Marxism itself arose from a fusion between radical intellectuals and the working-class movement. History shows that progressive movements are stronger when they unite these forces and weaker when we imagine we have to choose between the two.
We can already see the choice presenting itself. ‘Will you accept Corbyn was just too radical for these ordinary, decent, hard-working folk?’ ‘What will you do to stop Boris Johnson’s cliff edge when transitional arrangements run out?’ ‘We don’t want the votes of racist OAPs anyway’ etc.
A radical Labour Party would slice this Gordian Knot by emphasising the real transformational change – across the whole country – offered by the policies developed over the past few years without kowtowing to the Remain establishment.

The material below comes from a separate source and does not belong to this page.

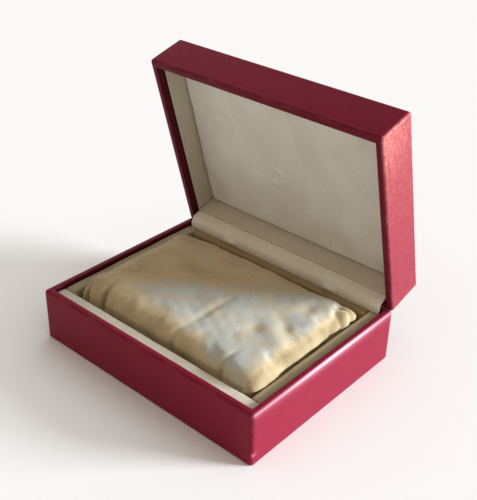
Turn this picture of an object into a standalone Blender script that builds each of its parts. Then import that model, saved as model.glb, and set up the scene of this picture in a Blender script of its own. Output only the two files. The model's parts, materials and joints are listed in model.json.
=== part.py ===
"""Hinged presentation box with its lid open on its stop and a loose cushion inside.

Each half is a folded board tray wrapped in leatherette, which turns in over the rim. Cloth covered
cards line the walls, a padded panel fills the lid, and two small sprung hinges behind a fabric strip
join the halves at the back.

Units are metres and +Z is up. The origin is the middle of the underside. The front faces -Y, the
hinges are at +Y and X runs along the width. Inside each half, a place is given by its inset from the
outer walls and its depth from the rim, so the base and the lid share every wall formula.
"""

import math

import bmesh
import bpy
from mathutils import Vector

MM = 0.001

# Driving sizes of the case
WIDTH = 150.0 * MM
DEPTH = 115.0 * MM
BASE_HEIGHT = 31.0 * MM
LID_HEIGHT = 24.4 * MM
OPEN_ANGLE = math.radians(74.0)

# Wall make-up: leatherette outside, board, leatherette turned in
GAP = 0.3 * MM
SKIN = 0.8 * MM
BOARD = 2.0 * MM
EDGE_RADIUS = 1.8 * MM
FOOT_RADIUS = 1.2 * MM
INNER_EDGE_RADIUS = 0.7 * MM
SHARP_RADIUS = 0.2 * MM
TURN_IN = 12.0 * MM
TURN_UNDER = 10.0 * MM
CORNER_STEPS = 4

# Linings
LEDGE = 6.6 * MM
LEDGE_RECESS = 2.0 * MM
LEDGE_EDGE = 0.6 * MM
LID_LINER = 1.0 * MM
LID_HINGE_LINER = 1.5 * MM
LINER_EDGE = 0.3 * MM
LID_LINER_RECESS = 4.6 * MM
LID_PANEL = 4.0 * MM
FLOOR_CARD = 0.8 * MM

# Cushion
CUSHION_CLEARANCE = 0.6 * MM
CUSHION_PROUD = 6.0 * MM
CUSHION_SEAM_DEPTH = 6.0 * MM
CUSHION_STEPS = 24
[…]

The above is a view on how a Labour Party could continue to capture the radical imagination of thousands of activists while winning an election. Is that Labour Party this Labour Party? Maybe not. Viewed historically the election of Corbyn looks like an unexpected fluke. None of the potential replacements has played his role in extra parliamentary movements (partly a product of their relative youth) or is as rock solid as him on all the key political questions. All are more a part of the Labour Party bureaucracy.
But it would undoubtedly be a good thing if Labour did not lurch back to the right, if it continued to offer a transformational agenda and if it did win the next election.
All of this will be less likely if activists misunderstand the lessons of this election. And all of it will be more likely if there’s a strong movement against all the worst things that Boris does. That movement will not come just from branch committee meetings but will be built by activists within and beyond labour, focused on more than internal machinations. That movement can provide additional backbone to any new leader and an additional barrier to anyone trying to push labour back to the centre. The extra parliamentary movement played an essential role in creating Corbyn, it will need to play an essential role in sustaining Corbynism.